I took in a photograph of my mum and they copied the hair and everything, but what you discover is that people ignore you, if you have grey hair people ignore you - so I made a vow that I would never have grey, permed hair.
Filming a story in rewind means the cast are constantly making decisions about their characters without having played scenes from their earlier life.
Says Clare: There is a stripping away of knowledge. We become more and more innocent. For Wendy that journey backwards is a broadening one. She made a mistake early on and has to live with the consequences of that for the rest of her life.
I think everything that happens to her from that point on means that she behaves in a very guilty way and when you’re guilty you try to hide that guilt, so it makes you behave slightly more angrily than you would normally.
Your response to things is slightly more extreme, or defensive. She’s got a secret which she can’t expose. Because Wendy is always governed by the secret, it dictates everything she does. In film three, where we see her at her youngest, for me it was the most expansive. The character was, in a way, broader because she was uninhibited, she hadn't yet hidden that secret.
In Andrew Taylor's trilogy of novels, upon which Fallen Angel is based, Clare's character Wendy only appears in one book (the third). Peter Ransley’s scripts laced her through all three time frames.
Wendy is like a chorus figure. She’s taking the audience through the three time frames very directly with her, observing quite a lot as well. In Films One and Two, you see her in the background quite a bit, watching, listening. David Drury, the director, told me when I was cast, it’s a bit like the Yorkshire phrase see all, hear all, say nowt. Wendy’s like that…
Talking about her character, Clare expands: If I talk about her journey in chronological order, as opposed to the way it is being shown I would say she starts off as quite political. I think she has probably always been quite anti-religion, and going to stay in a religious household, seeing the consequences of that, is what tips her over into a more extreme stance. She sees her best friend being repressed by Christianity I suppose, and thinks it is making her very unhappy, so she reacts strongly to that.
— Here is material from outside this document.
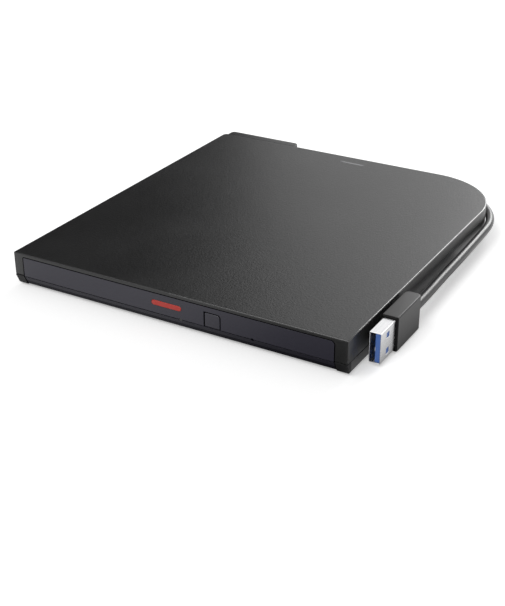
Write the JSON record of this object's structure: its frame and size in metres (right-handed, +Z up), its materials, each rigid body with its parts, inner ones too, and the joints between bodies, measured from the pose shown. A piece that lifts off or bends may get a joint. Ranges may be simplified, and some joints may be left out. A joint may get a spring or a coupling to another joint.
{
  "type": "portable disc drive",
  "caption": "Slim portable disc drive with a sliding tray, spindle and pickup, and a short attached lead stored round the case with its plug at the side.",
  "frame": {"origin": "on the surface it stands on, under the middle of the case and its rear block", "axes": "+X to the right seen from the front, +Y to the back, +Z up; the tray opens towards -Y"},
  "size_m": [0.1527, 0.1651, 0.0146],
  "materials": {
    "case": "satin black, finely textured",
    "base": "satin black",
    "front": "semi-gloss dark grey",
    "accent": "gloss red",
    "button": "semi-gloss dark grey",
    "clear": "clear moulding",
    "rubber": "matt",
    "cord": "semi-gloss black",
    "grip": "matt dark grey",
    "steel": "plain pressed steel",
    "bright": "bright plated",
    "screw": "black oxide",
    "tongue": "satin blue",
    "gilt": "gilt",
    "tray": "satin black",
    "hub": "satin",
    "white": "natural white",
    "sheet": "black lacquered sheet",
    "cast": "grey die-cast",
    "board": "green resist",
    "chip": "moulded black",
    "lens": "coated lens",
    "copper": "wound copper",
    "ribbon": "amber film",
    "wires": "insulated wires",
    "foam": "soft foam"
  },
  "bodies": {
    "enclosure": {"top_cover": "case", "base_cover": "base", "rubber_feet": "rubber", "case_screws": "screw", "rear_block": "case", "cord_gland": "rubber", "usb_cord": "cord", "plug_grip": "grip", "plug_shell": "bright", "plug_tongue": "tongue", "plug_contacts": "gilt", "drive_pan": "steel", "drive_lid": "steel", "guide_left": "white", "guide_right": "white", "drive_board": "board", "drive_chips": "chip", "ribbon_socket": "white", "flex_ribbon": "ribbon", "drive_plug": "chip", "bridge_board": "board", "bridge_socket": "chip", "bridge_chips": "chip", "power_lamp": "white", "light_pipe": "clear", "lead_socket": "white", "lead_wires": "wires", "foam_pads": "foam", "drive_bracket": "steel", "small_screws": "bright", "latch_post": "steel"},
    "rail_left": {"slide_rail_left": "steel"},
    "rail_right": {"slide_rail_right": "steel"},
    "tray": {"disc_tray": "tray", "tray_bezel": "front", "accent_bar": "accent", "indicator_lens": "clear", "front_board": "board", "button_switch": "chip", "traverse_frame": "steel", "traverse_cover": "sheet", "rubber_dampers": "rubber", "damper_screws": "bright", "spindle_motor": "steel", "motor_core": "copper", "guide_rods": "bright", "sled_motor": "steel", "eject_solenoid": "steel", "tray_socket": "white"},
    "button": {"eject_button": "button"},
    "spindle": {"turntable": "hub", "turntable_pad": "rubber"},
    "claw_1": {"disc_claw_1": "white"},
    "claw_2": {"disc_claw_2": "white"},
    "claw_3": {"disc_claw_3": "white"},
    "pickup": {"pickup_sled": "cast"},
    "focus": {"lens_holder": "hub", "pickup_lens": "lens"},
    "screw": {"lead_screw": "bright"},
    "latch": {"latch_lever": "white"}
  },
  "joints": [
    {"name": "tray_slide", "type": "slide", "parent": "enclosure", "child": "tray", "axis": [0, -1, 0], "range_m": [0, 0.124]},
    {"name": "rail_left_slide", "type": "slide", "parent": "enclosure", "child": "rail_left", "axis": [0, -1, 0], "range_m": [0, 0.062]},
    {"name": "rail_right_slide", "type": "slide", "parent": "enclosure", "child": "rail_right", "axis": [0, -1, 0], "range_m": [0, 0.062]},
    {"name": "button_push", "type": "slide", "parent": "tray", "child": "button", "axis": [0, 1, 0], "range_m": [0, 0.0005], "stiffness_N_per_m": 2500},
    {"name": "spindle_turn", "type": "hinge", "parent": "tray", "child": "spindle", "pos_m": [0, -0.019, 0.0085], "axis": [0, 0, 1], "continuous": true},
    {"name": "claw_1_slide", "type": "slide", "parent": "spindle", "child": "claw_1", "axis": [0, -1, 0], "range_m": [0, 0.0005], "stiffness_N_per_m": 1500},
    {"name": "claw_2_slide", "type": "slide", "parent": "spindle", "child": "claw_2", "axis": [0.866, 0.5, 0], "range_m": [0, 0.0005], "stiffness_N_per_m": 1500},
    {"name": "claw_3_slide", "type": "slide", "parent": "spindle", "child": "claw_3", "axis": [-0.866, 0.5, 0], "range_m": [0, 0.0005], "stiffness_N_per_m": 1500},
    {"name": "pickup_slide", "type": "slide", "parent": "tray", "child": "pickup", "axis": [-0.7071, -0.7071, 0], "range_m": [0, 0.0333]},
    {"name": "lens_focus", "type": "slide", "parent": "pickup", "child": "focus", "axis": [0, 0, 1], "range_m": [-0.00025, 0.00025], "stiffness_N_per_m": 60},
    {"name": "screw_turn", "type": "hinge", "parent": "tray", "child": "screw", "pos_m": [0, -0.04304, 0.005], "axis": [-0.7071, -0.7071, 0], "range_deg": [0, 3997]},
    {"name": "latch_hook", "type": "hinge", "parent": "tray", "child": "latch", "pos_m": [0.0532, -0.058, 0.0047], "axis": [0, 0, 1], "range_deg": [-13, 0]}
  ],
  "couplings": [
    {"joint": "rail_left_slide", "follows": "tray_slide", "ratio": 0.5},
    {"joint": "rail_right_slide", "follows": "tray_slide", "ratio": 0.5},
    {"joint": "screw_turn", "follows": "pickup_slide", "rad_per_m": 2094.4}
  ]
}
She disapproves of David, played by Charles Dance, from the beginning. It's almost a feminist issue for Wendy, she can’t stand the male dominance and male hierarchy of the church and what it represents and can’t stand how women are treated as a consequence. I think David bears the brunt of that, but at the same time they go on this bizarre journey together. Through this long and very extreme process they find themselves meeting, crossing, having to work together and then falling out – and at the very last, coming together again.
Clare continues: Wendy is an outspoken person. But her driving force is her humanity, despite her rather abrupt and controlling nature. When we meet Wendy in Film Three, there is a hole in her life. She is childless and has separated from her unfaithful husband. But she is one of those people that can’t mind her own business and is always trying to help other people, quite often resulting in interference.
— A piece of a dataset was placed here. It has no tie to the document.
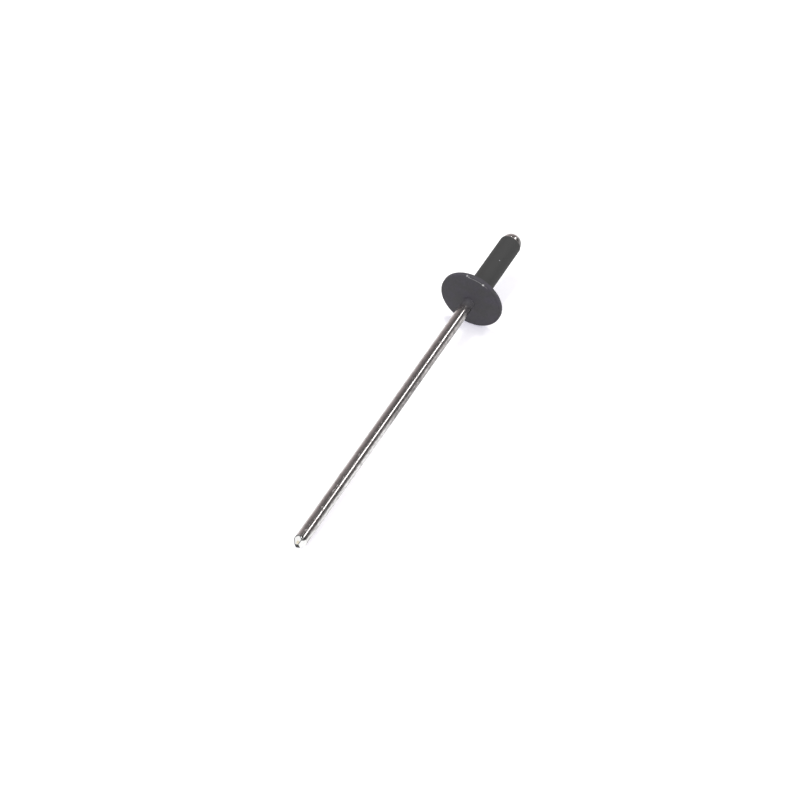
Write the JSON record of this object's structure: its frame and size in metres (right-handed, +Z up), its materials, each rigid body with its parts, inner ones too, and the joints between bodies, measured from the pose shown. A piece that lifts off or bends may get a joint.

Her naive curiosity and fascination with the dark and macabre is as damaging in some ways as those people who are dark. Because she’s actually attracted to something in it she pokes her nose in and gets burnt. As a result, she suffers and does learn a terrible lesson.
Wendy's relationship with Rosie/Angel is integral to the drama. Describing that, Clare says: It is a relationship of hate and love at the same time. Wendy is deeply curious about this very strange, angelic looking girl. She is fascinated with her and gets pulled into her world. On one level Wendy loves her because she loves her mother, her best friend Janet, and because she’s a complicated child but on the other hates her because of everything she’s done and everything she represents (including her own childless state). It’s quite a complicated relationship.
It is very cleverly scripted because there are times when young Rosie’s character manipulates Wendy, and even Wendys need for a child. So she’s very clever even at the age of five, she’s pulling this person along to love her then to reject her, and I think Wendy’s very much pulled in by that.
I think it is hard to say whether what happens to us makes us or whether we are like that anyway. There is a very strong central argument of nature versus nurture in the drama. Could that girl have been stopped from becoming a murderer? Could Wendy have stopped her? I don't know the answer and that really is the issue here.